▶ [Data to process]
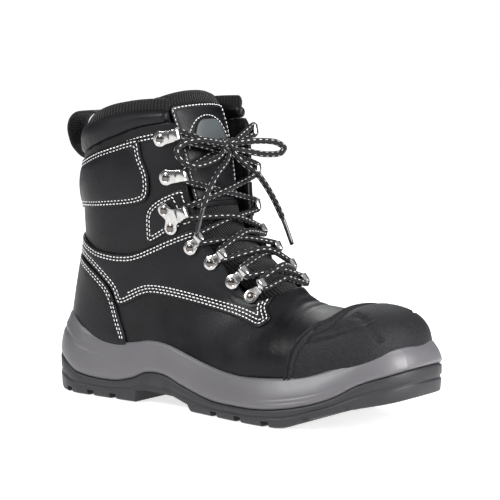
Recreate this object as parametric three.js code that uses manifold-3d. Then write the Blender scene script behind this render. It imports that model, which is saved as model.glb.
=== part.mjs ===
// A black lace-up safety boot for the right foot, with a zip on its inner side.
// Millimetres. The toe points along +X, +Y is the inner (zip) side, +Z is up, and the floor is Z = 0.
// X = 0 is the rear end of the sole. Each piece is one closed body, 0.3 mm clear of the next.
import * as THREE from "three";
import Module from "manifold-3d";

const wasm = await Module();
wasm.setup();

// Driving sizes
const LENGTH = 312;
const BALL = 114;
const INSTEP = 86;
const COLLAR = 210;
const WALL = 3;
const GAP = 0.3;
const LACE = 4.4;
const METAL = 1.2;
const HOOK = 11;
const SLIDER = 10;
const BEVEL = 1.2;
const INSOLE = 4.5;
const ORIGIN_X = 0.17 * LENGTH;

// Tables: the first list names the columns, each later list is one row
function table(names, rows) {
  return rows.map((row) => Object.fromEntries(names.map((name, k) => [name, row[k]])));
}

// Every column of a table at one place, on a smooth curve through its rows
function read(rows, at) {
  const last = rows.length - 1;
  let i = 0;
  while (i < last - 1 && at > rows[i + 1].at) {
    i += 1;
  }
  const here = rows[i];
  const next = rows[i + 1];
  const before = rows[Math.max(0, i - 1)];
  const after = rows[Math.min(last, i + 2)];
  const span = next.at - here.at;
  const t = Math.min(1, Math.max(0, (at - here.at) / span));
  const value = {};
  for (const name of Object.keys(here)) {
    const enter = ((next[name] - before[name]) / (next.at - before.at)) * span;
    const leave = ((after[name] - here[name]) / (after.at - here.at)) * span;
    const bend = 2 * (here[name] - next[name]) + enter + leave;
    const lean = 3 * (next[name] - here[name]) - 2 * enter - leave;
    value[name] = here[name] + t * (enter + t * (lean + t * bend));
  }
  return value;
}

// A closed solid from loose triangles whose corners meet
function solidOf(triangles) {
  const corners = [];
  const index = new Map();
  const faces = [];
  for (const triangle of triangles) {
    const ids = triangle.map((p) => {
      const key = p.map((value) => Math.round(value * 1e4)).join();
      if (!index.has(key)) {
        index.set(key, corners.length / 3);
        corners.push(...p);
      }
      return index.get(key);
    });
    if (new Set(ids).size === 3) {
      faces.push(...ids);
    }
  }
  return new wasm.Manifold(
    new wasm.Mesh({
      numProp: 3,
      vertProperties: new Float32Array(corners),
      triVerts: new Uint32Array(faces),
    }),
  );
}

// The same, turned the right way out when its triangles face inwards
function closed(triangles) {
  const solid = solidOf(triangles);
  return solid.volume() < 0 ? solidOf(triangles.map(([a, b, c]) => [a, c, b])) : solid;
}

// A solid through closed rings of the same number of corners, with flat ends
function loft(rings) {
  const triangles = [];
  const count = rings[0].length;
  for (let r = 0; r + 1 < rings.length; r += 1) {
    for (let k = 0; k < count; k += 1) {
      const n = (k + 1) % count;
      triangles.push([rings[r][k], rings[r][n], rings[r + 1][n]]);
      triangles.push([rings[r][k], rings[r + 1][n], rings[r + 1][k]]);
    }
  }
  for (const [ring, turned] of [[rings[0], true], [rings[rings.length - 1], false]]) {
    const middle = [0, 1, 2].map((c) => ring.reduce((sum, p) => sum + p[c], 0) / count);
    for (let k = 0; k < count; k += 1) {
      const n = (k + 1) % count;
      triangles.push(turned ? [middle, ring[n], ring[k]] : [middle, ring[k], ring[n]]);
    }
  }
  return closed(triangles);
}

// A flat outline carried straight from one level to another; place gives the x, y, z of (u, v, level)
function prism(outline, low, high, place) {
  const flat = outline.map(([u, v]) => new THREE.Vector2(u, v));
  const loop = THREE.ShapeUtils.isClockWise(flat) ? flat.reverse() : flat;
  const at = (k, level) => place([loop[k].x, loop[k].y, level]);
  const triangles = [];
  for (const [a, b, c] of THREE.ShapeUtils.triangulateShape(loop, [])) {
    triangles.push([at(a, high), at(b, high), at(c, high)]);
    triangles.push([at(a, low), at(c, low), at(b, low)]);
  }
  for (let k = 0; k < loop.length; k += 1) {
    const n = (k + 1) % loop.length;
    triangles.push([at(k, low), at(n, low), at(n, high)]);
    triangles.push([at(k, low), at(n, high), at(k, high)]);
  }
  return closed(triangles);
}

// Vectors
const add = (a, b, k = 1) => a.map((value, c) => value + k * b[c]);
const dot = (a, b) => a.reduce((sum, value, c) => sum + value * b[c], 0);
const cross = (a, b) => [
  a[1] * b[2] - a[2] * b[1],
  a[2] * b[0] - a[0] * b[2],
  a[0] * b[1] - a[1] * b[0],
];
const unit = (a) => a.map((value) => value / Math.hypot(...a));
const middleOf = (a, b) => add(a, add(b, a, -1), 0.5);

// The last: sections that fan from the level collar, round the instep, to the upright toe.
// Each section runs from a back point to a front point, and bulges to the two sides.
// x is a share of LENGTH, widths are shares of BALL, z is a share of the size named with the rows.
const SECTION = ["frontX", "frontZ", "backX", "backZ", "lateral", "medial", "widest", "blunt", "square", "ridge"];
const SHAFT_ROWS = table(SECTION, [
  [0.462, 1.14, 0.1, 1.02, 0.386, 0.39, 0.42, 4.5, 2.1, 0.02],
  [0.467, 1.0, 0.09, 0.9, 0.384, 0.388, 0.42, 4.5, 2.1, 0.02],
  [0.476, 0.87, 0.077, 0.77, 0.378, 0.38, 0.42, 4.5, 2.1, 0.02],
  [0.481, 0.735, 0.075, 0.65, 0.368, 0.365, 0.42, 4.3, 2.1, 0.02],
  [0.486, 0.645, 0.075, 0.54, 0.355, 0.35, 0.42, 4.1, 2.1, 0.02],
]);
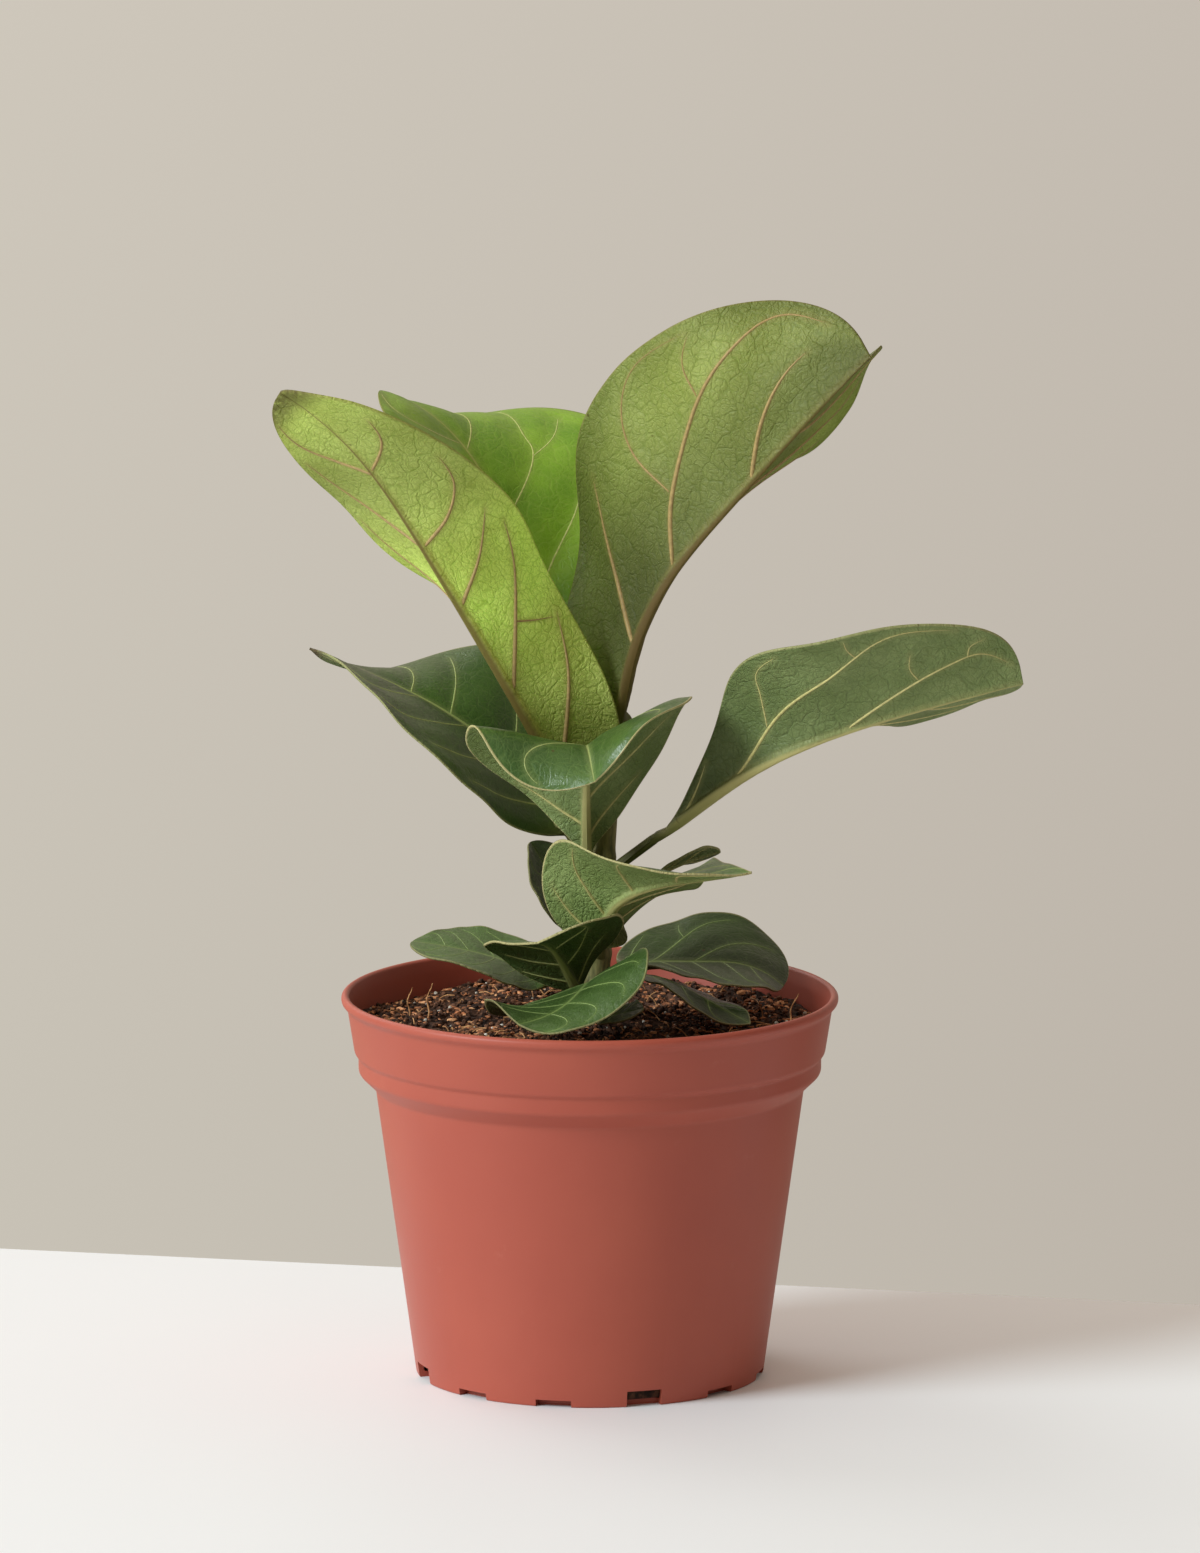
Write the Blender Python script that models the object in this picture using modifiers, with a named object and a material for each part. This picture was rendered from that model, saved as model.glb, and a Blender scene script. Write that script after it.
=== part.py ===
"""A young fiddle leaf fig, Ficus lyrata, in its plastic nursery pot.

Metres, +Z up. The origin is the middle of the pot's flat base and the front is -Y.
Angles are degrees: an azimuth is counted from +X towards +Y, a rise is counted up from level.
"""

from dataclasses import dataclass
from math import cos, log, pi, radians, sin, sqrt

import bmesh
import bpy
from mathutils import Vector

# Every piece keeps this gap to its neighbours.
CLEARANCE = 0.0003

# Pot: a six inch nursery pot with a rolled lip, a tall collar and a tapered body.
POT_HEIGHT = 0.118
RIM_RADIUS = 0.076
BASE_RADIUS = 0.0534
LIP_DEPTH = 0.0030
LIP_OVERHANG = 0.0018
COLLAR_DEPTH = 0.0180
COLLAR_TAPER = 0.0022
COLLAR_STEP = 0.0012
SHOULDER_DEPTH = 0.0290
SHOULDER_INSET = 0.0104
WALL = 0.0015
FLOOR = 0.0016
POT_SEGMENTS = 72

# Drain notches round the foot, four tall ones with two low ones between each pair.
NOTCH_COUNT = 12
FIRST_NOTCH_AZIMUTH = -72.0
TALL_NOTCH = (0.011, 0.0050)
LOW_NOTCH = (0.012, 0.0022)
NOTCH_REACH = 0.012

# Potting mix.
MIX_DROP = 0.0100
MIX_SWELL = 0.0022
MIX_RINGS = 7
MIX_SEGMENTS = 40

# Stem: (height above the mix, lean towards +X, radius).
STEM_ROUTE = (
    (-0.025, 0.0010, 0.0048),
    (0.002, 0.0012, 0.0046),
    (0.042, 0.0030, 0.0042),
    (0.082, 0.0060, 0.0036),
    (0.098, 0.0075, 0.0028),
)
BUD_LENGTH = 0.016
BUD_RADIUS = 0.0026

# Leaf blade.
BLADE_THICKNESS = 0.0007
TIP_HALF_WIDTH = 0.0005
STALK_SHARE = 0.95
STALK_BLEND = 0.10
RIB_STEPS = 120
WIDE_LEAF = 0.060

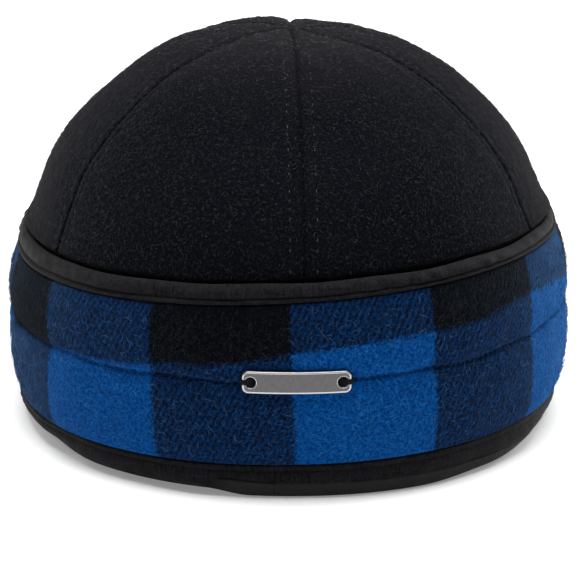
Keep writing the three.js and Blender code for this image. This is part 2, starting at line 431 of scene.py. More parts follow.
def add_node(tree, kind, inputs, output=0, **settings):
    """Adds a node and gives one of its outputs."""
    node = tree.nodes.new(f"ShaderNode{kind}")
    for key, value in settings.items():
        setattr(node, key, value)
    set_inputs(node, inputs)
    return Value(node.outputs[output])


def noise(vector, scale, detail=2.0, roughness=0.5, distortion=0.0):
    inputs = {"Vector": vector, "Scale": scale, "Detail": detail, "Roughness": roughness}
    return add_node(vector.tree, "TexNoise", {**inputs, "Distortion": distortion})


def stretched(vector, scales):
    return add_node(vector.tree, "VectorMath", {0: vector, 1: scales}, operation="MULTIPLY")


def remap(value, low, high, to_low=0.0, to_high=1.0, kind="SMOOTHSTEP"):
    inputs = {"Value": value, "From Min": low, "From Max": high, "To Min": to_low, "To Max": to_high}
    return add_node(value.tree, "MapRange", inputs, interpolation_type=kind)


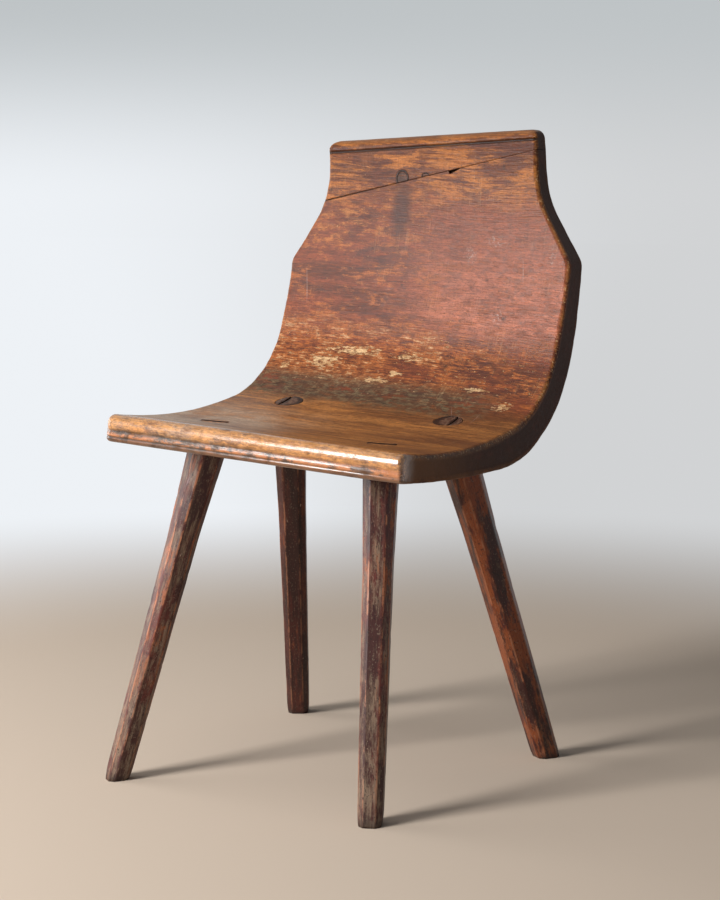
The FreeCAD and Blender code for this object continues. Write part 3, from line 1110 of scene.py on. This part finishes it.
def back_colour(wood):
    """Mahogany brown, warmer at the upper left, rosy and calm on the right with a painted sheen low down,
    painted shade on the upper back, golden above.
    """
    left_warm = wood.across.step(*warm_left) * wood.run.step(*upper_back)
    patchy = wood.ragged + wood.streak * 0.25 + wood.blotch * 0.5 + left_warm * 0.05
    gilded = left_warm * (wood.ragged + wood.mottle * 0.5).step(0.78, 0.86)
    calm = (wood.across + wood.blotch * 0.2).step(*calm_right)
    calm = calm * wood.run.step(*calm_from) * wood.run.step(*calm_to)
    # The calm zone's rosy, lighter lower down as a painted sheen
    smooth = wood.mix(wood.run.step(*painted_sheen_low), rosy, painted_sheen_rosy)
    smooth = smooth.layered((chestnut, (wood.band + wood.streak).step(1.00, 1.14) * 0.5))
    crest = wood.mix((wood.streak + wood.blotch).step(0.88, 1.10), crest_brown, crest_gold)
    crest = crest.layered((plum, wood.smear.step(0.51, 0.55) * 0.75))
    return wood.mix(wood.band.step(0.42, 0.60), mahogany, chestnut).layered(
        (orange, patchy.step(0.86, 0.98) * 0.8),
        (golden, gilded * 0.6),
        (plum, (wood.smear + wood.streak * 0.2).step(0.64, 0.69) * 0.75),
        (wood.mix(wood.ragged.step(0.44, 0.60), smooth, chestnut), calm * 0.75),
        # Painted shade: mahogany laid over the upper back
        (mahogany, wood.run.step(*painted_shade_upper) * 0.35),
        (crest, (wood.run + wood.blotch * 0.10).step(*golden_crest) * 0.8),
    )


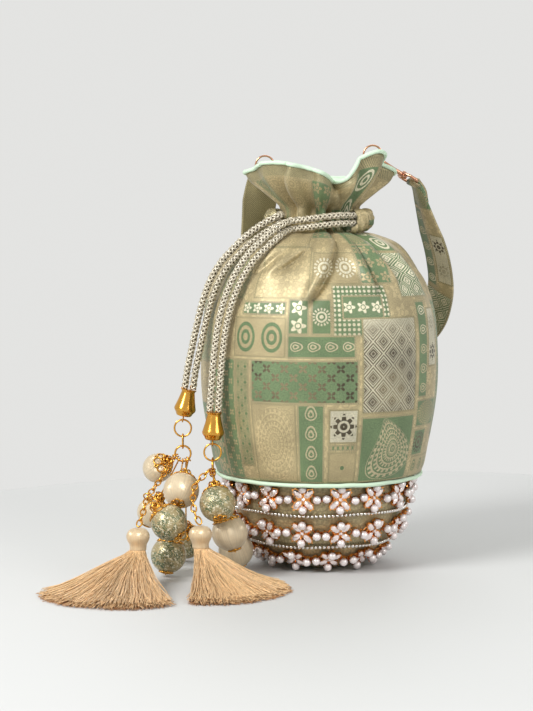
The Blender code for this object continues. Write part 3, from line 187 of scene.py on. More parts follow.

▶ [Short task]
Extract exactly and only the lines above from the line containing "Write the Blender Python" through the line containing "from math import", both end lines included.

▶ [The answer]
Write the Blender Python script that models the object in this picture using modifiers, with a named object and a material for each part. This picture was rendered from that model, saved as model.glb, and a Blender scene script. Write that script after it.
=== part.py ===
"""A young fiddle leaf fig, Ficus lyrata, in its plastic nursery pot.

Metres, +Z up. The origin is the middle of the pot's flat base and the front is -Y.
Angles are degrees: an azimuth is counted from +X towards +Y, a rise is counted up from level.
"""

from dataclasses import dataclass
from math import cos, log, pi, radians, sin, sqrt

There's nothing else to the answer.